For the introduction of Jobu Tupaki, Son Lux knew they needed a sound unlike anything else in the movie. With the help of Nina Moffatt, the music is strange, and it makes the hairs on the back of beck stand straight up. You can feel like something isn’t right, but you can’t quite understand why. You know you are in the presence of a unique evil.

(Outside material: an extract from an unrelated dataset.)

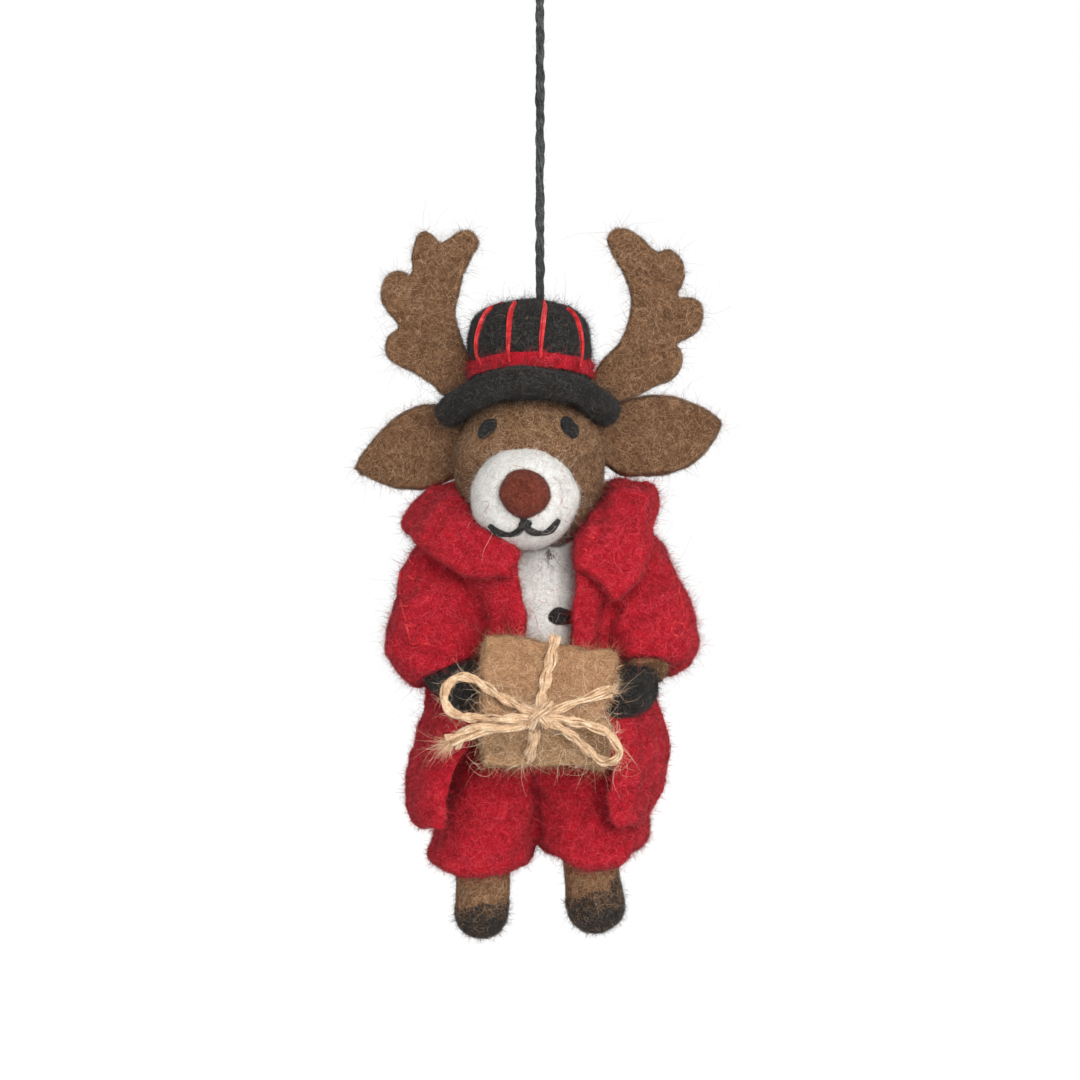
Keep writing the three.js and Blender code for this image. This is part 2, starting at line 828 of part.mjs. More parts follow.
// A single stitch from the band over the crown's shoulder
function makeStripe(turnShare) {
  const turn = turnShare * Math.PI * 2;
  const stand = stripeDiameter / 2 + seatGap;
  const bandTop = crownHeight - bandRise - bandHeight / 2 - droopAt(turn, bandDroop, bandDroopPower);
  const route = crownProfileShares.flatMap(([radiusShare, heightShare], index) => {
    const shows = radiusShare > stripeTopShare && heightShare * crownTall < bandTop - stand;
    return shows ? [crownPoint(turn, index, stand)] : [];
  });
  return tube(route, stripeDiameter, threadSides, stripeSteps);
}

// Body and legs

function makeTorso() {
  return limb({
    route: [vector(0, torsoSetBack, torsoTop), vector(0, torsoSetBack, torsoFoot)],
    halfWidth: torsoSide,
    halfDepth: torsoDepth / 2,
    shares: torsoShares,
    sides: ballSides,
  });
}

function makeButton() {
  const rest = 1 - (buttonShift / torsoSide) ** 2;
  const share = along(torsoShares, buttonDrop / torsoHeight);
  const face = torsoSetBack - (torsoDepth / 2) * share * Math.sqrt(rest);
  return smallBall(vector(buttonShift, face, torsoTop - buttonDrop), buttonWidth, buttonDepth, buttonHeight);
}

const hipZ = torsoFoot + legHipRise;
const ankleZ = hipZ - legLength;

function legRoute(side) {
  const hip = vector(legShift + (side * legHipSpread) / 2, torsoSetBack, hipZ);
  const ankle = vector(legShift + (side * legFootSpread) / 2, 0, ankleZ);
  const knee = hip.clone().add(ankle).divideScalar(2).add(vector(side * kneeBow, 0, 0));
  return [hip, knee, ankle];
}

function makeLeg(side) {
  return limb({
    route: legRoute(side),
    halfWidth: legDiameter / 2,
    halfDepth: legDiameter / 2,
    shares: legRadiusShares,
  });
}

function makeRearHoof(side) {
  const [, knee, ankle] = legRoute(side);
  const down = ankle.clone().sub(knee).normalize();
  return limb({
    route: [
      ankle.clone().addScaledVector(down, seatGap),
      ankle.clone().addScaledVector(down, seatGap + rearHoofLength),
    ],
    halfWidth: rearHoofDiameter / 2,
    halfDepth: rearHoofDiameter / 2,
    shares: rearHoofShares,
    roundEnd: true,
  });
}

// Trousers

const waistZ = torsoTop - waistDrop;
const hemZ = waistZ - trouserLength;

function trouserLeg(side) {
  const waist = vector(legShift + (side * trouserWaistSpread) / 2, torsoSetBack, waistZ);
  const hem = vector(legShift + (side * trouserHemSpread) / 2, 0, hemZ);
  return limb({
    route: [waist, waist.clone().add(hem).divideScalar(2).setY(torsoSetBack), hem],
    halfWidth: trouserWidth / 2,
    halfDepth: trouserDepth / 2,
    shares: trouserWidthShares,
  });
}

// The hollow of one leg, open at the hem
function trouserHollow(side) {
  const hemAcross = legShift + (side * trouserHemSpread) / 2;
  return limb({
    route: [
      vector(hemAcross - side * trouserHollowInset, 0, hemZ + trouserHollowRise),
      vector(hemAcross, 0, hemZ - overrun),
    ],
    halfWidth: trouserWidth / 2 - clothThickness,
    halfDepth: trouserDepth / 2 - clothThickness,
    shares: trouserHollowShares,
  });
}

function trousersOutside() {
  return trouserLeg(-1).add(trouserLeg(1));
}

function makeTrousers() {
  return trousersOutside().subtract(trouserHollow(-1)).subtract(trouserHollow(1));
}

// Coat

const coatTop = torsoTop + coatRise;

function coatInner(turnShare, dropShare) {
  const flare = along(coatFlareShares, dropShare);
  const close = along(coatCloseShares, dropShare);
  const halfWidth = torsoWidth / 2 + coatEase;
  const halfDepth = torsoDepth / 2 + coatEase;
  const width = THREE.MathUtils.lerp(halfWidth, coatHemWidth / 2 - clothThickness, flare) * close;
  const depth = THREE.MathUtils.lerp(halfDepth, coatHemDepth / 2 - clothThickness, flare) * close;
  const turn = turnShare * Math.PI * 2;
  const fold = coatFold * flare * Math.cos(turn * coatFoldCount);
  const wave = coatHemWave * flare * Math.sin(turn * coatFoldCount);
  return vector(
    Math.sin(turn) * (width + fold),
    torsoSetBack - Math.cos(turn) * (depth + fold),
    coatTop - dropShare * coatLength + wave,
  );
}

// A coat panel between two edges, each a list of turn shares from the collar to the hem
function coatPanel(edgeFrom, edgeTo, stepsAround) {
  const seam = seatGap / coatHemWidth / Math.PI;
  return sheet(
    (u, v) => coatInner(THREE.MathUtils.lerp(along(edgeFrom, v) + seam, along(edgeTo, v) - seam, u), v),
    stepsAround,
    coatDropSteps,
    -clothThickness,
  );
}

const leftSeam = [-coatSeamTurnShare, -coatSeamTurnShare];
const rightSeam = [coatSeamTurnShare, coatSeamTurnShare];
const backSeam = [1 - coatSeamTurnShare, 1 - coatSeamTurnShare];

// Collar and lapels

function collarPoint([across, back, up]) {
  return vector(
    (across * collarSpread) / 2,
    torsoSetBack + back * collarDepth,
    torsoTop - collarDrop + up * collarHeight,
  );
}

function makeLapel(innerShares, outerShares, side) {
  const inner = new THREE.CatmullRomCurve3(innerShares.map(collarPoint));
  const outer = new THREE.CatmullRomCurve3(outerShares.map(collarPoint));
  const clamped = (share) => THREE.MathUtils.clamp(share, 0, 1);
  return sheet(
    (u, v) => {
      const point = inner.getPoint(clamped(u)).lerp(outer.getPoint(clamped(u)), v);
      const fold = collarFold * along(collarFoldShares, u) * Math.sin(clamped(v) * Math.PI);
      return point.add(vector(0, 0, fold));
    },
    lapelSteps,
    lapelFoldSteps,
    side * clothThickness,
  );
}

// Parcel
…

“There is one particular voice and melody that we use as a Jobu Tupaki theme,” Chang said. “Funny enough, most of the theme are not one-to-one attributed to a character–it’s more about a certain feeling. This one is more a theme for her, and we only hear it for her. The singer is Nina Moffatt, but you can hear it in that scene and in a few other occasions that are Jobu-heavy. We wanted to have a big sense of mystery, so we added long droning textures. It was fun to get really detailed on moments like the nails that change color or when she was playing duck-duck-goose. If you listen to the score separately, there are a lot of little gestures that feel almost like ghosts in other universes that you’re hearing. There are some channel switching sounds too. We wanted it to be unsettling but fantastical at the same time, and some of the sounds are heavier in a classic, villain vibe.”

“Even Nina’s approach to some parts are kind of creepy but zany at the same time,” Lott added. “She destroyed it. We spent some time trying to find the sound of Jobu, and we toyed with doubling the sound of her voice.”

As Evelyn and Joy come closer to a breakthrough in the final battle, the band needed an emotional end to this physical and mental fight. As much as Joy wants Evelyn to understand her, she’s not entirely ready to hug it out. Space is key. “Let Me Go” is one of Joy’s darkest moments as a character and it segues right into “Specks of Time,” a track that helps aid the huge-ness of the Daniels’ brilliant film.

“It was always the plan, and the Daniels always had a vision with a montage of everything we’ve seen before,” Lott said. “There are some things we see from universes that aren’t in the movie. It was tricky, because they needed it early in the process, but it needed to incorporate all of the themes that we will still writing. On the soundtrack, it’s one of two locations where the hot dog musical even happens. All these different melodies need to help you feel things all at one–not hear everything. Getting it just right was one of the most difficult things, and it followed a different arc originally. We had to compress and adjust it.

[For the] parking lot cue, It begins with this choir melody that is a deconstruction of one of the themes. It’s the Evelyn and Joy theme together, and then it evaporates and settles into this simple, arpeggiating piano. It’s a synth made from a gong–it was an instrument that we created. That’s something that we do a lot. What’s being played, interestingly, came from one of the earliest sketches when I was doing a theme exploration. They were still shooting, I think, so this might have been played with in January of February of 2020. I did some left hand arpeggio with some right hand melody type of sketches that I assumed would be off brand for the movie. I wanted to play with melodic material at first. On the gong instrument that we designed that was almost verbatim really, really early as part of that exploration.”

It would be impossible to dissect every cue or every note, but the band includes a juicy section of music that scores the different fight sequences. I know I would want to throw some punches to “Opera Fight” or “Drummer Fight,” but Chang appreciated another cue that he worked on.

“The Opera Fight makes me feel like I have a secret weapon that I have a hidden weapon that I am about to unleash upon my enemies,” he said with a laugh. “I also really like the Buttplug Fight–that’s one of my favorites. I’m more fond of the part after the guard sits on the plug, because it’s very weird with psychedelic drums.”

Everything Everywhere All At Once is streaming now, and you can listen to Son Lux’s lush, gorgeous score across all platforms.